The Oklahoman

Loose lips sank case

- George Will georgewill@ washpost.com

‘Loose lips sink ships” was a World War II slogan warning Americans against inadverten­tly disclosing important secrets, such as troop ships’ sailing schedules. On Monday, the Supreme Court showed that loose lips can sink cases.

In Colorado in 2012, a Christian baker declined the request of a same-sex couple to decorate a cake for a reception celebratin­g their marriage in Massachuse­tts. The baker said that compelling him to put his expressive activity of cake artistry in the service of an act his faith condemns would violate his First Amendment right to free speech, which includes the freedom not to speak, and to the free exercise of religion (which also is his basis for refusing to make Halloween cakes).

Rather than find, as would not have been burdensome, bakers with no objections to their request, the couple sicced the Colorado Civil

Rights Commission on the baker. It said he violated the state’s law against sexual-orientatio­n discrimina­tion.

On Monday, the court held 7-2 for the baker, but only for him. Writing for the court, Justice Anthony Kennedy concluded that the commission manifested animus regarding the baker’s religious beliefs. For example, a notably obtuse member said that “despicable” rhetoric about freedom of religion had been used to justify slavery and the Holocaust.

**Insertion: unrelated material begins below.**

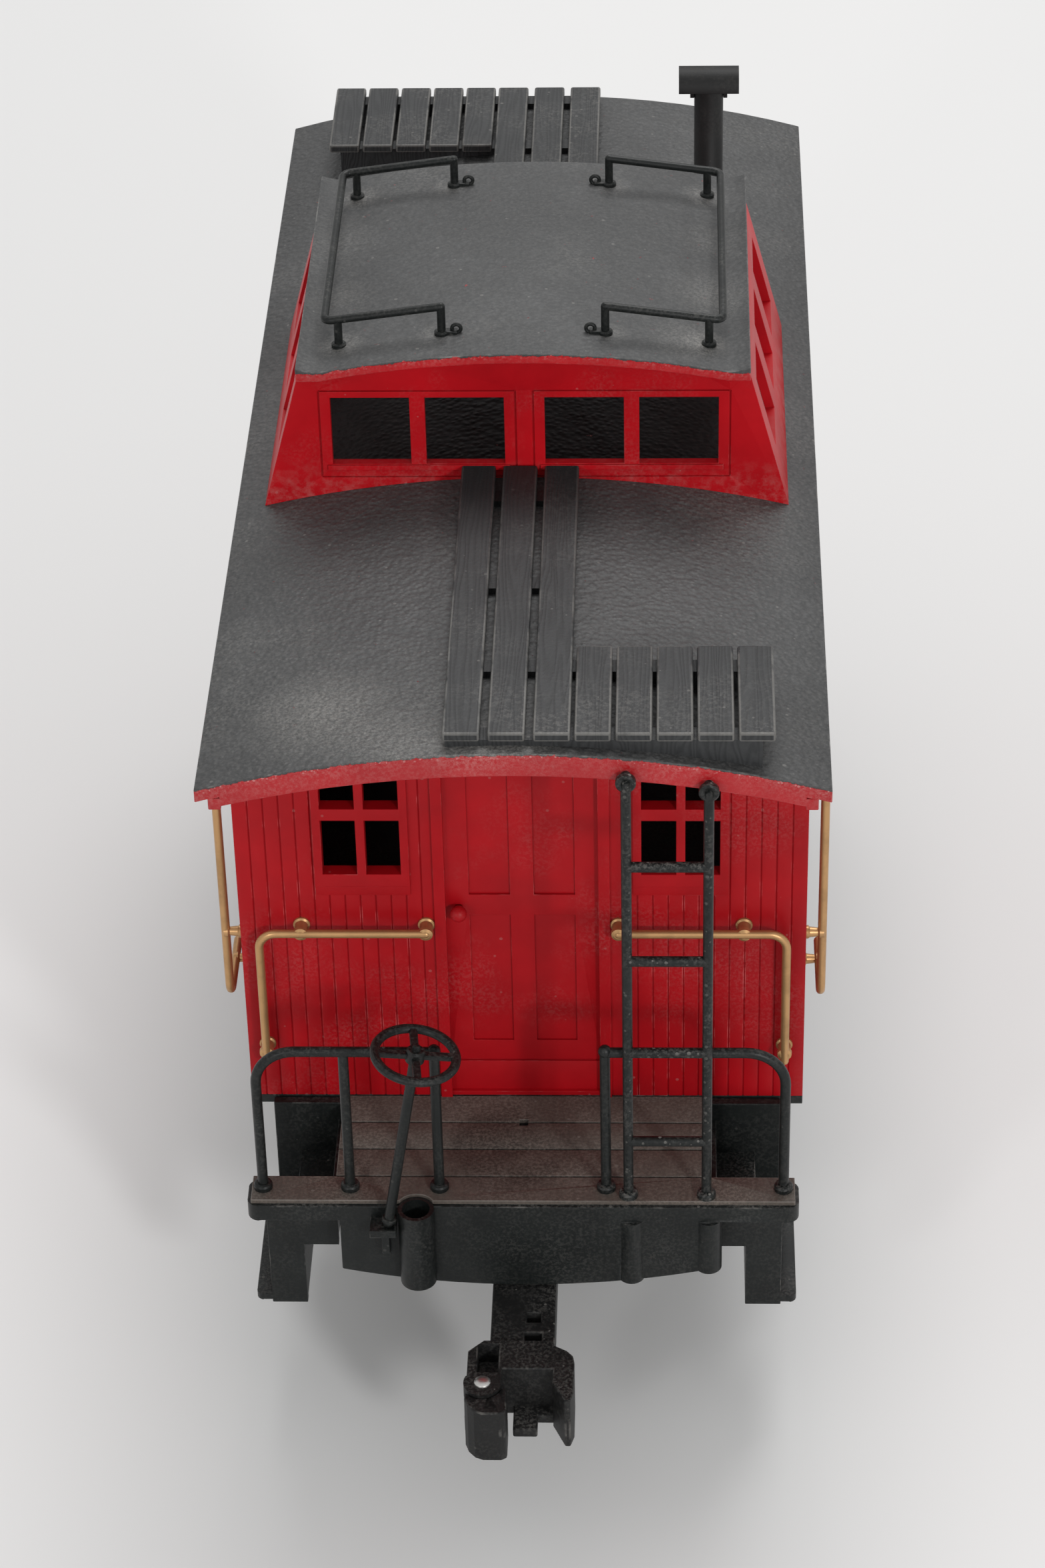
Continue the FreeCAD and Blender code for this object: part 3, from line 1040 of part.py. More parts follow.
def knuckle():
    """Hooked jaw of the coupler that turns on the pin between the lugs."""
    pin_y = out_y(KNUCKLE_PIN_OUT)
    axis = V(KNUCKLE_PIN_X, pin_y, HEAD_BOTTOM_Z - 5)
    hub_low = HEAD_LOW_Z + LUG_T + KNUCKLE_GAP
    hub_high = HEAD_TOP_Z - LUG_T - KNUCKLE_GAP
    left, right, tip = KNUCKLE_LEFT, KNUCKLE_RIGHT, out_y(KNUCKLE_TIP)
    root = pin_y - 1.0
    nose_plan = [(left, root), (left, tip + 4.2), (left + 0.7, tip + 2.2), (left + 2.0, tip + 0.7),
                 (left + 3.6, tip), (right - 1.2, tip), (right - 0.3, tip + 0.5), (right, tip + 1.4),
                 (right, root)]
    nose = plan_prism(nose_plan, HEAD_BOTTOM_Z, HEAD_TOP_Z - 2 * KNUCKLE_GAP)
    nose = nose.cut(Part.makeCylinder(LUG_R + KNUCKLE_GAP, 30, axis))
    hub = Part.makeCylinder(LUG_R - KNUCKLE_GAP, hub_high - hub_low, V(KNUCKLE_PIN_X, pin_y, hub_low))
    web_left, web_right = left + 0.4, right - 0.4
    web = plan_prism([(web_left, pin_y), (web_left, tip + 4.2), (web_right, tip + 4.2), (web_right, pin_y)],
                     hub_low, hub_high)
    bore = Part.makeCylinder(KNUCKLE_PIN_R + SHAFT_CLEARANCE, 30, axis)
    return fuse([nose, hub, web]).cut(bore)


def knuckle_pin():
    """Headed pin pressed through both lugs."""
    pin_y = out_y(KNUCKLE_PIN_OUT)
    shaft = Part.makeCylinder(KNUCKLE_PIN_R, HEAD_TOP_Z - HEAD_LOW_Z, V(KNUCKLE_PIN_X, pin_y, HEAD_LOW_Z))
    head = Part.makeCylinder(KNUCKLE_PIN_R + 0.5, PIN_HEAD_T, V(KNUCKLE_PIN_X, pin_y, HEAD_TOP_Z))
    rim = [e for e in head.Edges if abs(e.CenterOfMass.z - HEAD_TOP_Z - PIN_HEAD_T) < 0.01 and e.Length > 3]
    return fuse([shaft, head.makeFillet(PIN_HEAD_T / 2, rim)])


# ---- Running gear ----
def wheel():
    """Left front wheel: flange inboard, coned tread outboard, raised hub and rim."""
    inner = BACK_TO_BACK / 2
    flange_r = TREAD_R + FLANGE_DEPTH
    profile = [(inner, AXLE_R), (inner, flange_r - 1.0), (inner + 0.5, flange_r),
               (inner + FLANGE_W - 0.4, flange_r), (inner + FLANGE_W + 0.2, TREAD_R + 0.15),
               (inner + WHEEL_W - 0.4, TREAD_R - 0.1), (inner + WHEEL_W, TREAD_R - 0.6),
               (inner + WHEEL_W, TREAD_R - 2.6), (inner + WHEEL_W - 2.4, TREAD_R - 3.2),
               (inner + WHEEL_W - 2.4, 5.0), (inner + WHEEL_W, 4.2), (inner + WHEEL_W, AXLE_R)]
    y = -WHEELBASE / 2
    corners = [V(-x, y, AXLE_Z + r) for x, r in profile]
    face = Part.Face(Part.makePolygon(corners + corners[:1]))
    return face.revolve(V(0, y, AXLE_Z), X_AXIS, 360)


def axle():
    half = FRAME_IN + FRAME_T - 0.3
    y = -WHEELBASE / 2
    shaft = Part.makeCylinder(AXLE_R, 2 * half, V(-half, y, AXLE_Z), X_AXIS)
    ends = [e for e in shaft.Edges if abs(abs(e.CenterOfMass.x) - half) < 0.01 and e.Length > 3 * AXLE_R]
    return shaft.makeChamfer(0.3, ends)


def leaf_spring(y, x_out):
    """Stack of shortening leaves over one axle box, with the buckle that holds them."""
    leaves = []
    for index in range(SPRING_LEAVES):
        half = SPRING_HALF - SPRING_STEP * index
        z = FRAME_TOP_Z - SPRING_DROP - LEAF_PITCH * index
        leaves.append(box(x_out, x_out - LEAF_W, y - half, y + half, z - LEAF_T, z))
    leaves.append(box(x_out, x_out - BUCKLE_T, y - BUCKLE_HALF, y + BUCKLE_HALF, AXLE_Z + BOX_HALF - 0.1,
                      FRAME_TOP_Z - SPRING_DROP + BUCKLE_UP))
    return leaves


def side_frame():
    """Left side frame: long plate with two pedestals, axle boxes and leaf springs."""
    x_in, x_out = -FRAME_IN, -FRAME_IN - FRAME_T
    reach = WHEELBASE / 2 + FRAME_BEYOND
    pieces = [box(x_in, x_out, -reach, reach, FRAME_TOP_Z - FRAME_RAIL_H, FRAME_TOP_Z)]
    tools = []
    low = AXLE_Z - BOX_HALF - PEDESTAL_UNDER
    high = FRAME_TOP_Z - FRAME_RAIL_H + 1
    for y in (-WHEELBASE / 2, WHEELBASE / 2):
        corners = [V(x_in, y - PEDESTAL_TOP, high), V(x_in, y + PEDESTAL_TOP, high),
                   V(x_in, y + PEDESTAL_LOW, low), V(x_in, y - PEDESTAL_LOW, low)]
        pieces.append(Part.Face(Part.makePolygon(corners + corners[:1])).extrude(V(-FRAME_T, 0, 0)))
        for proud, half in ((BOX_T, BOX_HALF), (BOX_T + BOX_LID_T, BOX_HALF - BOX_LID)):
            pieces.append(box(x_out, x_out - proud, y - half, y + half, AXLE_Z - half, AXLE_Z + half))
        pieces += leaf_spring(y, x_out)
        tools.append(Part.makeCylinder(BUSH_R, FRAME_T, V(x_in, y, AXLE_Z), -X_AXIS))
    return cut(fuse(pieces), tools)


def axle_bushes():
    """Four plain brass bushes in the side frames."""
    bushes = []
    for x_side in (-1, 1):
        for y in (-WHEELBASE / 2, WHEELBASE / 2):
            start = V(x_side * FRAME_IN, y, AXLE_Z)
            out = X_AXIS * x_side
            body = Part.makeCylinder(BUSH_R, FRAME_T, start, out)
            bore = Part.makeCylinder(AXLE_R + SHAFT_CLEARANCE, FRAME_T + 2, start - out, out)
            bushes.append(body.cut(bore))
    return Part.makeCompound(bushes)


def underframe():
    """Floor plate under the body, two long sills, cross members and the screw recesses."""
    low = FLOOR_LOW_Z
    pieces = [box(-BODY_HALF, BODY_HALF, -BODY_END, BODY_END, low, FLOOR_HEIGHT)]
    beam_back = PLATFORM_EDGE - BEAM_T
    x_in = FRAME_IN - SILL_IN
    x_out = x_in + SILL_W
    for side in (-1, 1):
        pieces.append(box(side * x_in, side * x_out, -BODY_END, BODY_END, FRAME_TOP_Z, low + 0.1))
        pieces.append(box(side * x_in, side * x_out, -beam_back, beam_back, FRAME_TOP_Z, PLATFORM_UNDER_Z))
    for y in (CROSS_END - BODY_END, -CROSS_Y, CROSS_Y, BODY_END - CROSS_END):
        cross_z = FRAME_TOP_Z + CROSS_UP
        pieces.append(box(-x_in - 1, x_in + 1, y - CROSS_HALF, y + CROSS_HALF, cross_z, low + 0.1))
    tools = []
    recess_low = low - SCREW_RECESS_H
    for x, y in screw_places():
        foot = V(x, y, recess_low)
        pieces.append(Part.makeCylinder(SCREW_HEAD_R + SCREW_RECESS_WALL, SCREW_RECESS_H, foot))
        tools.append(Part.makeCylinder(SCREW_R, SCREW_RECESS_H + FLOOR_PLATE_T + 1, foot))
        tools.append(Part.makeCylinder(SCREW_HEAD_R + SCREW_RECESS_GAP, SCREW_HEAD_T, foot))
    return cut(fuse(pieces), tools)


def body_screws():
    """Four screws that hold the body down on the underframe."""
    screws = []
    head_z = SCREW_SEAT_Z - SCREW_HEAD_T
    half = SCREW_SLOT_W / 2
    for x, y in screw_places():
        shaft = Part.makeCylinder(SCREW_R, FLOOR_HEIGHT + SCREW_REACH - SCREW_SEAT_Z, V(x, y, SCREW_SEAT_Z))
        head = Part.makeCylinder(SCREW_HEAD_R, SCREW_HEAD_T, V(x, y, head_z))
        slot_top = head_z + SCREW_SLOT_DEPTH
        slot = box(x - SCREW_HEAD_R, x + SCREW_HEAD_R, y - half, y + half, head_z - 0.1, slot_top)
        screws.append(fuse([shaft, head]).cut(slot))
    return Part.makeCompound(screws)


def build():
    """Every node of the caboose by name."""
    nodes = {
        "body_shell": body_shell(),
        "door_knobs": door_knobs(),
        "roof_panel": roof_panel(),
        "cupola_shell": cupola_shell(),
        "cupola_roof": cupola_roof(),
        "cupola_rail_right": cupola_rail(),
        "cupola_rail_left": mirrored(cupola_rail()),
        "smokejack_stem": smokejack_stem(),
        "smokejack_hood": smokejack_hood(),
        "underframe": underframe(),
        "side_frame_left": side_frame(),
        "side_frame_right": mirrored(side_frame()),
        "axle_bushes": axle_bushes(),
        "body_screws": body_screws(),
    }
    pairs = {
        "roof_walk": roof_walk(),
        "platform_frame": platform_frame(),
        "platform_deck": platform_deck(),
        "ladder": ladder(),
        "brake_side_railing": end_railing(RAILING_POSTS),
        "ladder_side_railing": mirrored(end_railing((RAILING_POSTS[0], RAILING_POSTS[-1]))),
        "end_grab_rail_left": end_grab(),
        "end_grab_rail_right": mirrored(end_grab()),
        "side_grab_rail_left": side_grab(),
        "side_grab_rail_right": mirrored(side_grab()),
        "steps_left": step_unit(),
        "steps_right": mirrored(step_unit()),
        "brake_bracket": brake_bracket(),
        "brake_staff": brake_staff(),
        "brake_wheel": brake_wheel(),
        "coupler_mount": coupler_mount(),
        "coupler_pivot_screw": coupler_pivot_screw(),
        "coupler_body": coupler_body(),
        "coupler_knuckle": knuckle(),
        "knuckle_pin": knuckle_pin(),
        "axle": axle(),
        "wheel_left": wheel(),
        "wheel_right": mirrored(wheel()),
    }
    for name, shape in pairs.items():
        nodes["front_" + name] = shape
        nodes["rear_" + name] = turned(shape)
    return nodes


def main():
    os.makedirs("parts", exist_ok=True)
    for name, shape in build().items():
        shape.exportStep("parts/" + name + ".step")


main()
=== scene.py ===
import math

import bmesh
import bpy
from bpy.props import FloatProperty, FloatVectorProperty, IntProperty, PointerProperty
from mathutils import Matrix, Vector


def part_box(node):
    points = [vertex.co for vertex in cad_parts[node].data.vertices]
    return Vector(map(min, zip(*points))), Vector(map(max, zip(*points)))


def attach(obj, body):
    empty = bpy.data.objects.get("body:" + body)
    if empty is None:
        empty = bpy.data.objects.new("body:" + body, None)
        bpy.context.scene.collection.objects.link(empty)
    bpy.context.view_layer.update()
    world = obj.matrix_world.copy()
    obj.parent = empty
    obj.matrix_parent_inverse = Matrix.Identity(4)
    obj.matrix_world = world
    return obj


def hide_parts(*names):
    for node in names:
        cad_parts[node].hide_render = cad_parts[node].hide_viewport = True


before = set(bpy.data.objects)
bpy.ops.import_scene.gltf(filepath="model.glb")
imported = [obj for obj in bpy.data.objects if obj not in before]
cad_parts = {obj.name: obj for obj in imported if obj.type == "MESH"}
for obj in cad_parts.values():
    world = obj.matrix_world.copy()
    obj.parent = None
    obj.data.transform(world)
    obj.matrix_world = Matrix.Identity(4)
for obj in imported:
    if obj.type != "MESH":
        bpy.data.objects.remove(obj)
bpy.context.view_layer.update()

bl_info = {
    "name": "Bobber Caboose",
    "version": (1, 0, 0),
    "blender": (4, 5, 0),
    "location": "3D View > Sidebar > Caboose",
    "description": "Builds the finished pieces of a four-wheel model caboose on its packed frame",
    "category": "Object",
}

MM = 0.001
HALF_TURN = Matrix.Rotation(math.pi, 4, "Z")
MIRROR = Matrix.Scale(-1, 4, (1, 0, 0))
ENDS = ("front_", "rear_")
SHARP = math.radians(28)
SMOOTH_BELOW = math.radians(21)
FLAT = math.radians(0.6)
WELD = 2e-6
GROOVE_WIDTH = 0.62 * MM
CAMERA_PLACE = (0.02997, -0.77745, 0.63110)
CAMERA_FORWARD = (-0.03511, 0.80737, -0.58901)
CAMERA_RIGHT = (0.99906, 0.04345, 0.0)
CAMERA_ROLL = math.radians(1.4406)
CAMERA_LENS, CAMERA_SENSOR = 97.74, 36.0
MATERIALS = {}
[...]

The nation remains resolutely committed to the public accommodat­ions section of the 1964 Civil Rights Act, which Colorado law anticipate­d in an 1885 law: If you open your doors for business, you must serve all who enter. Furthermor­e, it is maddeningl­y problemati­c to begin carving out exemptions from obedience to laws of general applicabil­ity that are neutral regarding religion. Wedding planners, photograph­ers, flower arrangers, even chauffeurs who have religious objections to same-sex weddings can claim that their activities are “expressive” and therefore their varying degrees of “participat­ion” in religious events implicate the two First Amendment provisions the baker invoked.

In this case, the court prudently avoided trying to promulgate a limiting principle that would distinguis­h essentiall­y expressive conduct from that with merely negligible or incidental expressive elements. But because the principle remains unformulat­ed, other cases will come to the court lacking the sort of convenient escape hatch that the court found in the commission’s loose lips.

First Amendment protection­s of freedom of speech are now more comprehens­ively attacked than ever before. Today’s attacks are theoretica­l: They argue that free speech is a chimera— speech often is a mere manifestat­ion of an individual’s retrograde socializat­ion, aka “false consciousn­ess,” hence it is not morally serious and does not merit protection. Or they argue that free speech is only contingent­ly important— it should be “balanced” against superior claims, such as community harmony or listeners’ serenity.

Because attacks on freedom of speech are today ubiquitous and aggressive, its defenders understand­ably support any claim that this freedom is importantl­y implicated, however tangential­ly, in this or that dispute. A danger in the cake case was that victory for the baker would make First Amendment law incoherent, even absurd: Expressive activities merit some constituti­onal protection, but not everything expressive is as important as speech.

Friends of the First Amendment should not be impatient for the court to embark on drawing ever-finer distinctio­ns about which commercial transactio­ns, by which kinds of believers, involving which kinds of ceremonies, implicate the Constituti­on’s free speech and free exercise guarantees. Taking religious advice, the court on Monday acted on the principle that “sufficient unto the day is the evil thereof,” which means: Cope with today’s ample troubles and cope with tomorrow’s when they arrive, as surely they will.